最后,不公平竞争最为棘手:不违反国际规则的不正当手段。政府要求企业交出技术,作为进入中国庞大市场的代价。外企已成为中国最大规模反垄断案的目标,政府限制外企进入高利润行业,却资助中国企业进军国外的相同行业。这种行为是危险的,正是因为现有法规不加以纠正。

Don’t get angry. Get even

莫要动怒,讨回公道

Sorting Chinese competition into these categories helps calibrate the response. Blatant illegality is the most straightforward. Governments must prosecute and seek redress, whether through the courts or the WTO. Firms can better protect themselves against cyber-thieves—from China and elsewhere.

将中国的竞争划分为三类有助于调整应对策略。公然非法竞争是最明显的,政府必须通过法庭或世贸组织进行起诉或纠正,企业可以更好的防范来自中国和其他国家的网络盗窃。

Though it is politically hard, the best response to intense competition is to welcome it. Consumers will gain from lower costs and faster innovation. Misguided attempts to hold back the tide would not only lose those potential gains but might also blow up the world trading system, with catastrophic results. Rather than try to stop the loss of jobs, governments should provide retraining and a decent safety net. Both companies and governments need to spend more on education and research. Six years ago Barack Obama said America faced a new “Sputnik moment” in China’s rise. Since then not much extra has been devoted to research, training and infrastructure.

虽然激烈竞争带来政治困境,但最佳策略是欣然接受。成本下降和创新加速会使消费者受益,逆流而动的错误做法不仅会失去潜在利益,也可能破坏世界贸易体系,造成灾难性后果。政府要做的不是避免失业,而是提供再培训和良好的安全网,企业和政府需要对教育和科研加大投入。六年前,奥巴马说中国的崛起使美国面临新的“卫星时刻”,此后美国在科研、培训、基建方面并未增加太多投入。

The hardest category is competition that is unfair, but not illegal. One approach is to coax China into behaving better by acting collectively. America, Europe and big Asian countries could jointly publish information about economic harm from China’s policies—as they did by sharing details about overcapacity in the steel industry, nudging China into cutting its excesses.
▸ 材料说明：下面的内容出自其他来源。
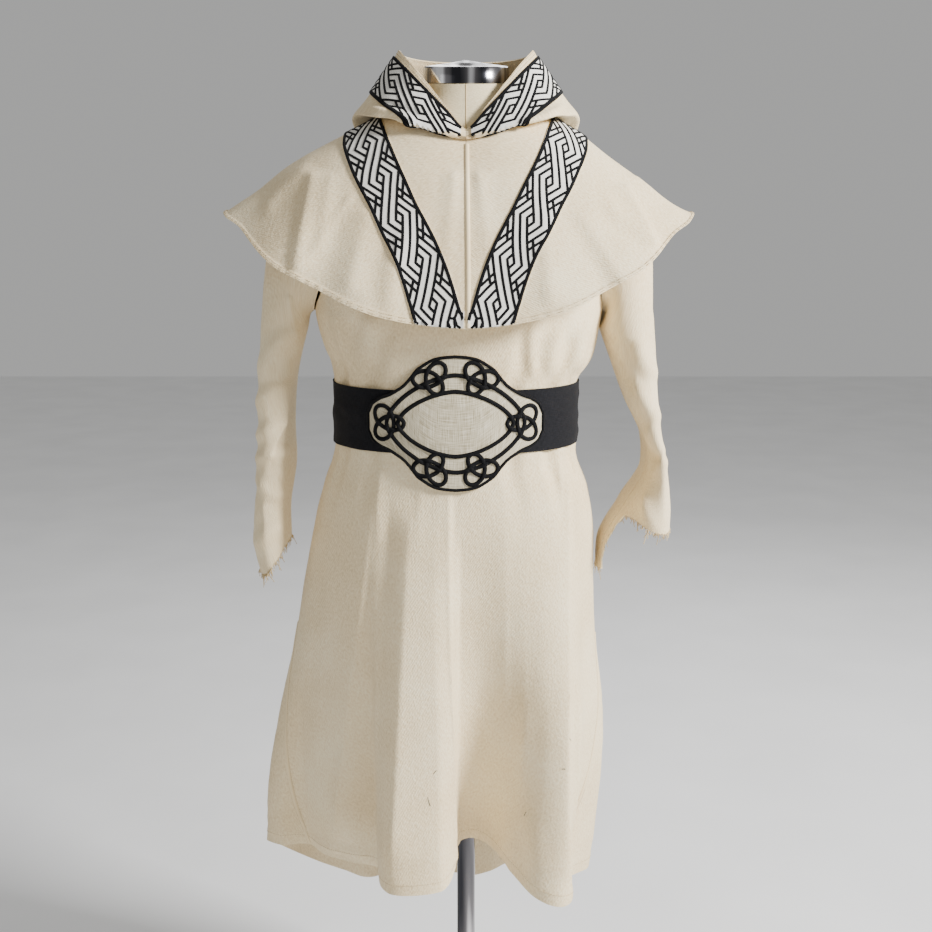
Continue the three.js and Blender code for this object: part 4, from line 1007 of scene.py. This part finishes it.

They should demand reciprocity, requiring China to give foreign companies the same access that its own firms enjoy in their markets. Governments need to review their policies for screening investments from China so that they can block genuine threats to national security (though only those). And they should also require that investors with state backing report this in full, and punish those hiding their true identity.

合法的不公平竞争最为棘手。一种策略是采取集体行动促使中国更守规矩。美国、欧洲、亚洲大国可共同发布信息,表明中国政策损害经济结构,正如之前各国分享中国钢铁产能过剩的细节信息,促使中国削减产能。各国应提出互惠要求,给予外企与本土企业相同的市场准入待遇。各国需要重新审视针对中国投资的审查政策,避免国家安全遭受真正的威胁。各国还应要求受国家支持的投资方知无不言,对隐瞒真实身份的加以处罚。

Much of the responsibility for putting this right falls on China. It may ask why it should hold itself back. After all, 19th-century Germany and America grew rich behind subsidies and tariff walls; Britain and Japan were bullies. Yet, having done so well out of the global commercial ecosystem, China should recognise that it has become one of its custodians. Abuse it—illegally or by overburdening it—and it will break.

中国在纠正行为方面负有很大责任,它可能会问凭什么克制自己,毕竟19世纪德国、美国靠补贴和关税壁垒致富;英国、日本靠的是横行霸道。但中国受益于全球商业生态系统,应认识到本身是监管者的一员。胡作非为或负担过重都将使系统遭受破坏。